TEMPORARY CAPTURE OF PLANETESIMALS BY A PLANET FROM THEIR HELIOCENTRIC ORBITS

Abstract

When planetesimals encounter a planet, they can be temporarily captured by the planet's gravity and orbit about it for an extended period of time before escaping from the planet's vicinity. Such a process may have played an important role in the origin of irregular satellites or the dynamical evolution of short-period comets. Using three-body orbital integration, we study the temporary capture of planetesimals by a planet from their heliocentric eccentric orbits. We examine the dependence of the orbital characteristics during temporary capture as well as the rate of capture on the pre-capture heliocentric orbital parameters. We find that typical orbital size and direction of revolution around the planet change depending on planetesimals' initial eccentricity and energy. When initial eccentricity is so small that Kepler shear dominates the relative velocity between planetesimals and the planet, temporary capture typically occurs in the retrograde direction in the vicinity of the planet's Hill sphere, while large retrograde capture orbits outside the Hill sphere are predominant for large eccentricities.
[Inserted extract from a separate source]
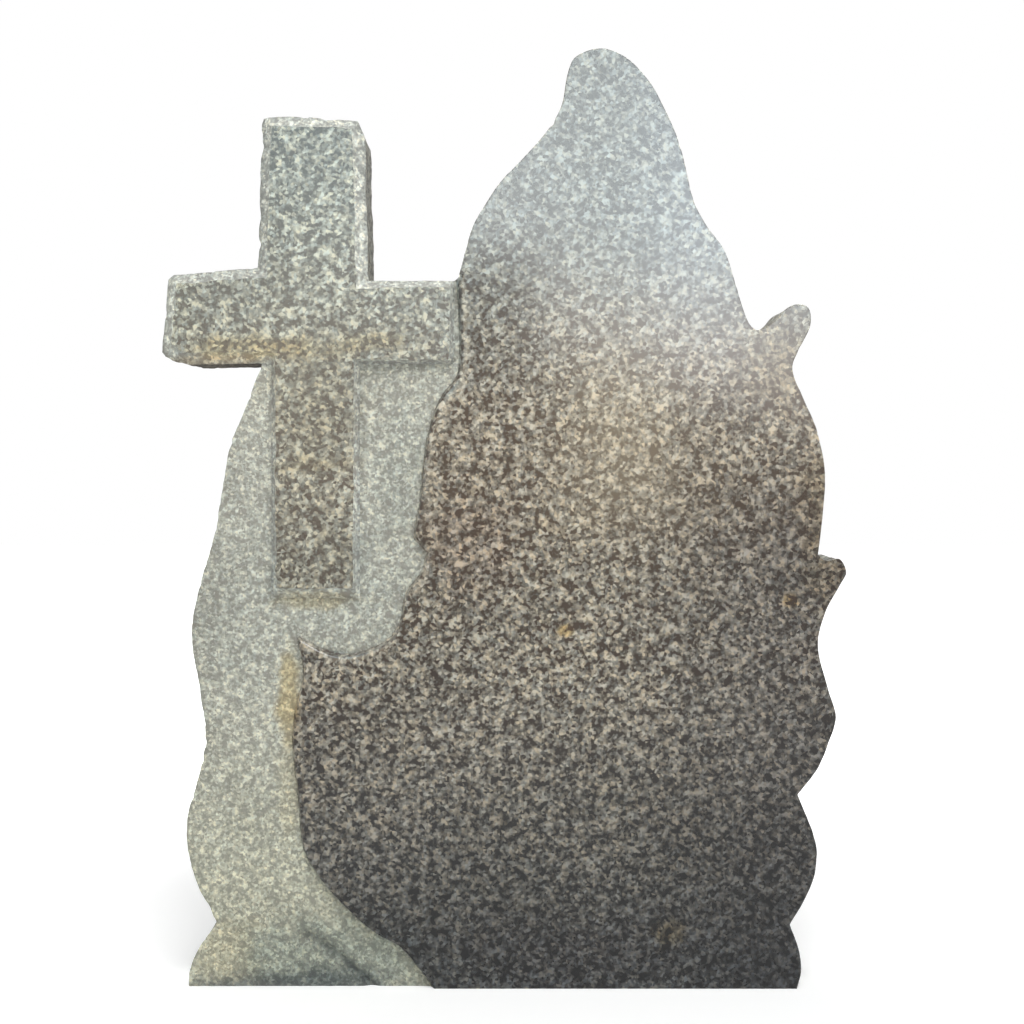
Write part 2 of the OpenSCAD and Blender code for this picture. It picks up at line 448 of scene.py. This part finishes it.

Long prograde capture occurs in a very narrow range of planetesimal eccentricity and energy. We obtain the rate of temporary capture of planetesimals and find that the rate of long capture increases with increasing eccentricity at low and high eccentricities, but decreases with increasing eccentricity in intermediate values of eccentricity. We also examine the dependence of capture rate on the duration of capture and find an approximate power-law dependence.